Conclusione, il giorno dopo, vinto il milione del premio: «Ieri la nostra città è andata immensamente lontano,su tutti i video d’Italia». Si domanda Bocca: ma prender la televisione tanto sul serio non vi sembra esagerato? Siamo nel 1959 (l’articolo apparve sull’«Europeo») nel paese che s’è lasciato alle spalle le macerie della guerra e sta costruendo il nuovo benessere, nella stagione del «miracolo all’italiana», quando conquistano la scena vecchi e nuovi padroni. A Carpi il giornalista incontra i magliai e le loro aziendine che si chiamano Clorinda, Lucy, Giba, Noemi, Effegi, Globus, Marilin, Magic e che sono nate e magari sono rimaste un telaio nella stalla o in cantina.

La spiegazione è lasciata al magliaio Ovidio Gualdi: «Qui l’è un vulcano che esplode, cinquanta campionari nuovi ogni tre mesi e gli stranieri il nostro gusto non ce l’avranno mai, l’è propri acsè, perché o la va o la spacca, capita la prassi?». Bocca intuisce il problema per il futuro: i più intelligenti tra i produttori hanno capito che il passaggio alla fase industriale vera e propria è inevitabile. Con le parole d’oggi, si direbbe che siamo già di fronte a un’urgenza di innovazione, quella che lascia a terra i più deboli. Bocca, che viene da Cuneo, conosce il mondo contadino e a quel mondo ama tornare. Anche in questo caso, tra stalle e cantine, è un andirivieni tra passato e presente arretratezze, resistenze e cambiamenti, che possono diventare tradimenti, quando si gonfiano mucche e maiali perché diano più latte e più carne, pazienza se il latte e la carne siano di mediocre qualità, e il grana non sia più quello di una volta e il carissimo culatello sia scadente e i salami invecchino dentro forni, che sembrano uguali a quelli nei quali si cuociono le carrozzerie delle automobili a Mirafiori.

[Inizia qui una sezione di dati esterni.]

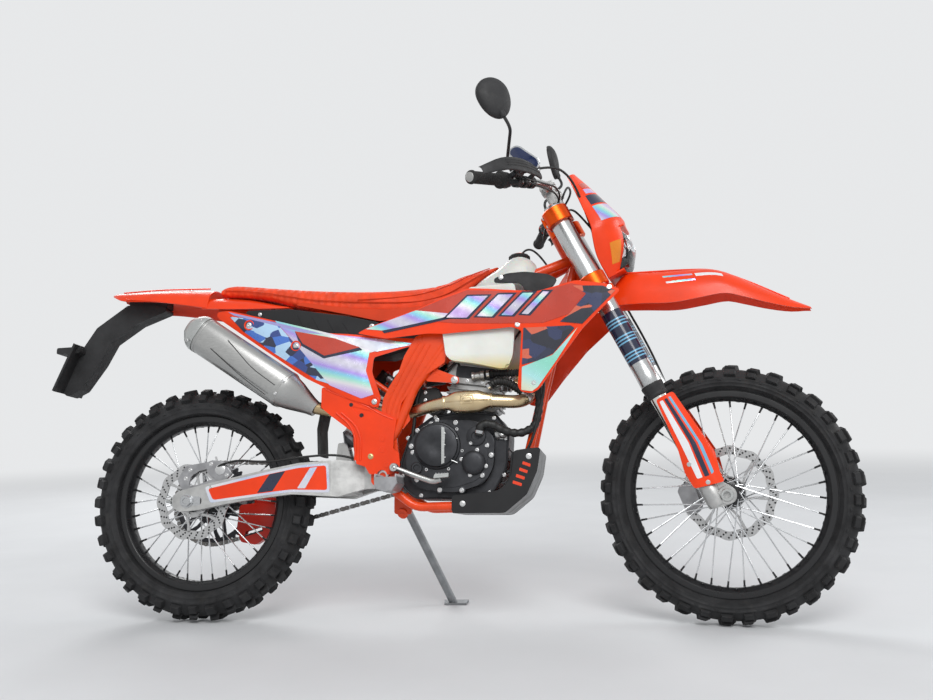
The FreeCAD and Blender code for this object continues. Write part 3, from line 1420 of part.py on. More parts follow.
def steered_nodes():
    """Everything that turns with the fork, in the fork's own frame."""
    return {
        "triple_clamps": triple_clamps(),
        "fork_outer_tubes": fork_outer_tubes(),
        "fork_legs": fork_legs(),
        "fork_guards": fork_guards(),
        "front_axle": front_axle(),
        "front_caliper": front_caliper(),
        "front_fender": front_fender(),
        "headlight_mask": headlight_mask(),
        "headlight": headlight(),
        "handlebar": handlebar(),
        "grips": grips(),
        "control_levers": control_levers(),
        "hand_guards": hand_guards(),
        "mirrors": mirrors(),
        "display_unit": display_unit(),
    }


def wheel_nodes(name, radius, width, bead_radius, rim_width, lug_height, hub_width, bore, disc_radius, disc_y):
    """One wheel about its own axle."""
    seats = [(math.copysign(abs(disc_y) - disc_thickness / 2 - seat_gap, disc_y), disc_bolt_circle + 6)]
    if name == "rear":
        seats.append((chain_line_y - sprocket_thickness / 2 - seat_gap, disc_bolt_circle + 16))
    return {
        name + "_tyre": tyre(radius, width, bead_radius, rim_width, lug_height),
        name + "_rim": rim(bead_radius, rim_width),
        name + "_hub_spokes": spoked_hub(hub_width, bead_radius, bore, seats),
        name + "_disc": wave_disc(disc_radius, disc_y),
    }


def placed_nodes():
    nodes = {}
    for name, shape in upright_nodes().items():
        nodes[name] = (shape, parked)
    for name, shape in steered_nodes().items():
        nodes[name] = (shape, parked * steered_fork)
    rear = wheel_nodes("rear", rear_tyre_radius, rear_tyre_width, rear_bead_radius, rear_rim_width,
                       rear_lug_height, rear_hub_width, rear_axle_radius + running_gap,
                       rear_disc_radius, rear_disc_y)
    rear["rear_sprocket"] = sprocket(rear_sprocket_teeth, Vector(0, chain_line_y, 0), disc_bolt_circle + 8, 8)
    front = wheel_nodes("front", front_tyre_radius, front_tyre_width, front_bead_radius, front_rim_width,
                        front_lug_height, front_hub_width, front_axle_radius + running_gap,
                        front_disc_radius, front_disc_y)
    rear_place = parked * Placement(rear_axle, Rotation())
    front_place = parked * steered_fork * Placement(Vector(axle_u, 0, axle_w), Rotation())
    for name, shape in rear.items():
        nodes[name] = (shape, rear_place)
    for name, shape in front.items():
        nodes[name] = (shape, front_place)
    return nodes


def settled_nodes():
    """Every node where it ends up, and the shift that brings the middle of the plan box to the origin."""
    settled = {}
    xs = []
    ys = []
    for name, (shape, place) in placed_nodes().items():
        shape.transformShape(place.toMatrix())
        for point in shape.tessellate(0.5)[0]:
            xs.append(point.x)
            ys.append(point.y)
        settled[name] = shape
    shift = Vector(-(min(xs) + max(xs)) / 2, -(min(ys) + max(ys)) / 2, 0)
    for shape in settled.values():
        shape.translate(shift)
    return settled, shift


def main():
    os.makedirs("parts", exist_ok=True)
    for name, shape in settled_nodes()[0].items():
        shape.exportStep("parts/" + name + ".step")


if __name__ == "__main__":
    main()
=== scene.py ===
import json
import math

import bmesh
import bpy
from mathutils import Matrix, Vector


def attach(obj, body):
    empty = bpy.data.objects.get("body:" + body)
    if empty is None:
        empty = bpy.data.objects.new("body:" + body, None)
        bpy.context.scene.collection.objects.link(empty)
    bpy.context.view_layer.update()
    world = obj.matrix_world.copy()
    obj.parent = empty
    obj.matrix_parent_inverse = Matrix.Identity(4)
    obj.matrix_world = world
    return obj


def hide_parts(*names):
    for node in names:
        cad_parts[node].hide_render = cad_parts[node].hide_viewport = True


bl_info = {
    "name": "Enduro motorcycle looks",
    "version": (1, 0, 0),
    "blender": (4, 5, 0),
    "location": "View3D > Sidebar > Enduro",
    "description": "Dresses the enduro motorcycle with its detailed pieces and finishes",
    "category": "Object",
}

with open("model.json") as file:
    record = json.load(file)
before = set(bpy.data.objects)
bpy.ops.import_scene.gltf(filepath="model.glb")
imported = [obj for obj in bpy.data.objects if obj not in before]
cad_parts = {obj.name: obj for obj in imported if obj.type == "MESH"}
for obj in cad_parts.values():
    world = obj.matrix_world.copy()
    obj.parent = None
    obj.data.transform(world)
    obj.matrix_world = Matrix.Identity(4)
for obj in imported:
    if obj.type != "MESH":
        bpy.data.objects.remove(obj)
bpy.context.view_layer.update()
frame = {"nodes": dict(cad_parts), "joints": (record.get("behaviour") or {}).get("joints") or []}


# Where things are drawn. Shapes are in millimetres, in one of these places:
# machine: x forward from the rear axle, y left, z up from the tyres' foot, as if it stood upright
# fork: x forward at right angles to the steering axis, z up along it, from the middle of the head tube
# rear_wheel and front_wheel: about the axle, which runs along y

rake = math.radians(26.5)
rear_tyre_radius = 336.0
front_tyre_radius = 346.5


def along_axes(forward, left, up, origin):
    """A place with its own three axes, scaled from millimetres to metres."""
    place = Matrix((forward, left, up)).transposed().to_4x4()
    place.translation = origin
    return place @ Matrix.Scale(0.001, 4)


def working_places():
    """The four drawing places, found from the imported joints."""
    joints = {joint["name"]: joint for joint in frame["joints"]}

    def line(name):
        return Vector(joints[name]["pos_m"]), Vector(joints[name]["axis"]).normalized()

    rear_hub, left = line("rear_wheel_spin")
    front_hub, turned_left = line("front_wheel_spin")
    head, steering = line("steering_turn")
    level = left.cross(steering)
    forward = level * math.cos(rake) - steering * math.sin(rake)
    up = level * math.sin(rake) + steering * math.cos(rake)
    across = turned_left.cross(steering)
    return {
        "machine": along_axes(forward, left, up, rear_hub - up * rear_tyre_radius / 1000),
        "fork": along_axes(across, turned_left, steering, head),
        "rear_wheel": along_axes(forward, left, up, rear_hub),
        "front_wheel": along_axes(across, turned_left, steering, front_hub),
    }


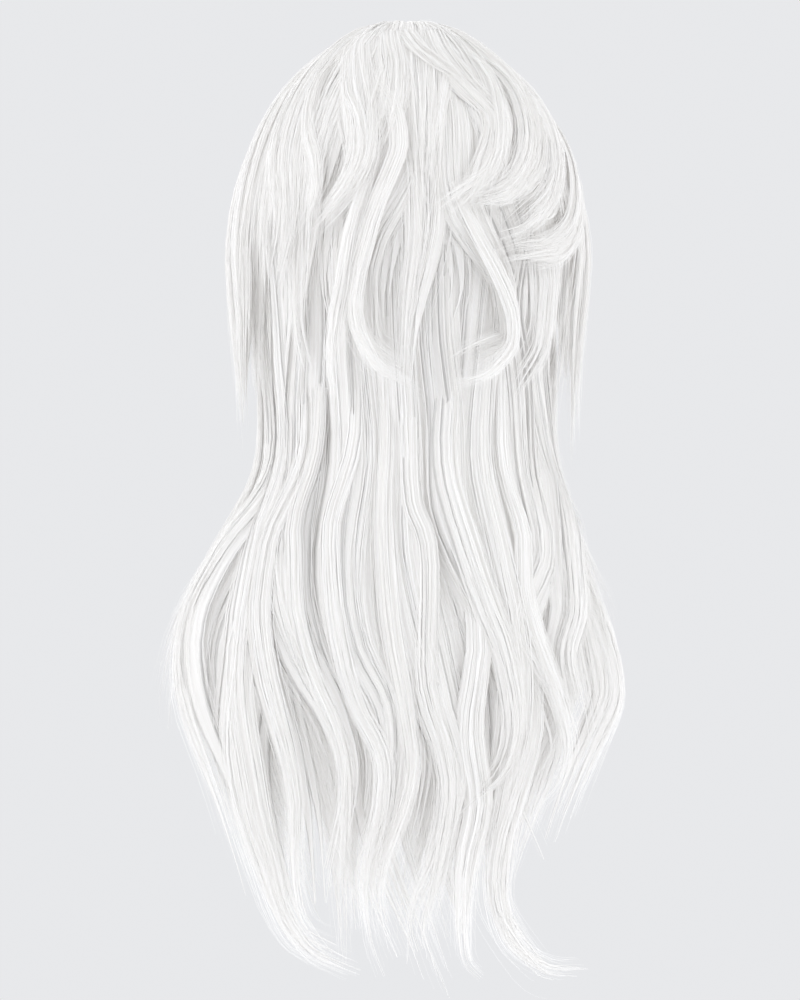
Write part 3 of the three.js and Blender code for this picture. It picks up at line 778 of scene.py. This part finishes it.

Molti altri sono i momenti salienti della narrazione: la caduta del fascismo, la Resistenza (con testimonianze memorabili di chi, come l’alpino Bocca, la Resistenza l’ha combattuta davvero), la ricostruzione e poi il boom (vedi lo sferzante ritratto di Carlo Pesenti, il bergamasco re del cemento, in piena speculazione edilizia, o l’acuta rappresentazione del neo-italiano medio, che nasce e ha subito negli occhi il paesaggio industriale, ama i cattivi odori e la cattiva cucina, in un luogo come Milano dove si consumano le memorie, scompaiono gli idiomi, «anche le cose poetiche dell’Italia povera contadina», come avrebbe scrupolosamente annotato Pasolini), poi Sessantotto, il terrorismo, la mafia, il tracollo dei partiti e della politica, il leghismo (al quale toccò l’attenzione e pure un voto di Bocca), infine il Sultano cioè il Cavaliere, in una storia che ripropone individualismi, egoismi, rivalità, per un interesse particolare (cioè familiare, di clan, di mafie), che prevale dopo due «unità nazionali» raggiunte, la prima 150 anni fa, la seconda nella lotta partigiana, lotta di liberazione.

A proposito del mestiere di giornalista, pensando magari a chi vuole imparare, vorrei segnalare il reportage che va sotto un titolo duro, «Il linciaggio», che apparve sull’«Europeo» nel marzo del 1960, dove si racconta di un povero vagabondo, definito «mezzo scemo», ubriaco tra un’osteria e l’altra in un paese della Bassa mantovana, massacrato di botte, colpevole di un complimento a una ragazza. Muore il vagabondo e Bocca ne ricostruisce le ultime ore, attraverso le reticenze dei compaesani, tutti colpevoli di violenza o di indifferenza, e le informazioni dei parroci, componendo davanti ai nostri occhi quell’ambiente rurale di fatiche, stalle, ignoranza, vino e crudeltà, con l’amarezza di chi ha combattuto per un altro mondo, anche per quella gente, e la pietà che dovrebbe appartenere ad ogni essere umano, giornalista sì, ma vicino al povero Renzo, così si chiamava il vagabondo, che prima dell’ultimo pugno ha la forza di gridare: «Non vedete che mi uccidete?».